Самсон Вырин отправляет дочь свою в церковь, а впоследствии чудесным образом разыскивает ее, “отслужив молебен у Всех Скорбящих”. Отсылка к сакральному авторитету библейского Самсона, погубленного женским коварством, здесь очевидна (вплоть до мотива “ослепления”, хотя и в переносном смысле) . Минский же провозит Дуню мимо церкви и увозит ее как “заблудшую овечку” (еще одна аллюзия святого писания). О шаловливой кощунственности поведения на могиле Вырина маленького чертенка-арлекина, “рыжего и кривого” (“единаок” – одна из традиционных модификаций бесовского о6лика), уже было сказано.

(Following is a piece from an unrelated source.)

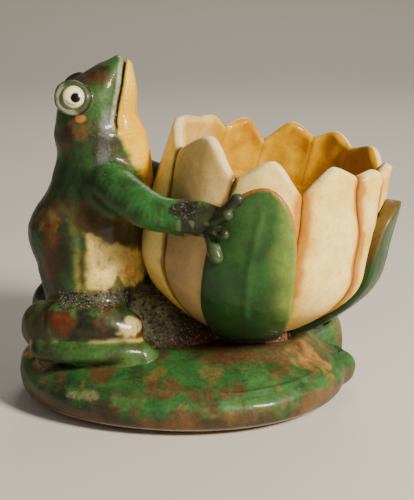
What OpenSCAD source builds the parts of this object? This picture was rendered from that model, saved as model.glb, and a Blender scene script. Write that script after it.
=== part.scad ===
// Glazed pottery planter: a frog stands on a lily pad and hugs an open water-lily bowl.
// Millimetres. +Z is up, +X runs from the frog to the flower, +Y is the frog's left-hand side.
// The origin is the centre of the footprint, on the surface that the pad rests on.

/* [Lily pad] */
// Centre of the pad along X
pad_x = -7.5; // [-9:0.5:-6]
// Half length of the pad along X
pad_half_l = 55.1; // [54:0.1:57]
// Half depth of the pad along Y
pad_half_w = 46.5; // [44:0.5:49]
// Height of the pad's lip
lip_h = 9; // [8:0.5:10]
// Rise of the domed top above the lip
dome_rise = 11; // [10:0.5:12]
// Wall thickness of the pad
pad_wall = 6; // [5:0.5:7]
// Width of the foot ring under the pad
foot_w = 7; // [6:0.5:9]

/* [Flower bowl] */
// Where the bowl stands on the pad, along X
bowl_x = 15.5; // [15:0.5:16.5]
// Height of the seat that the bowl's foot stands on
seat_z = 19; // [18.5:0.5:19.5]
// Height of the round foot under the bowl
foot_h = 2.5; // [2:0.5:3]
// Lean of the bowl's top away from the frog, in degrees
bowl_lean = 15; // [13:0.5:16]
// Length of the petals along the bowl's axis, from base to tip
tip_h = 65; // [63:0.5:66]
// Height of the lining inside the petals
lining_h = 48; // [46:0.5:50]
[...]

Примечательно, что этот Ванька забавляется с кошкой – животным, традиционно причастным, согласно мифологическим представлениям, к нечистой силе или к языческим божествам радости и веселья (что в нашем контексте весьма знаменательно).

В следующей повести возникает любопытная перекличка: входя в свою плутовскую “роль”, Лиза Муромская “качала головою, наподобие глиняных котов”. В то же время в рамках этой роли она клянется святой пятницей. Молодой Берестов также соединяет в себе оба антиномичных начала: напускную святость (“говорил им об утраченных радостях и об увядшей своей юности”, “поклялся было ей святою пятницею”) и вакхическое “бешеное” жизнелюбие (“за девушками слишком любит гоняться”).

Напомним, что и граф Б. в молодости демонстрировал “веселость самую бешеную”.



1 Star2 Stars3 Stars4 Stars5 Stars (Пока оценок нет)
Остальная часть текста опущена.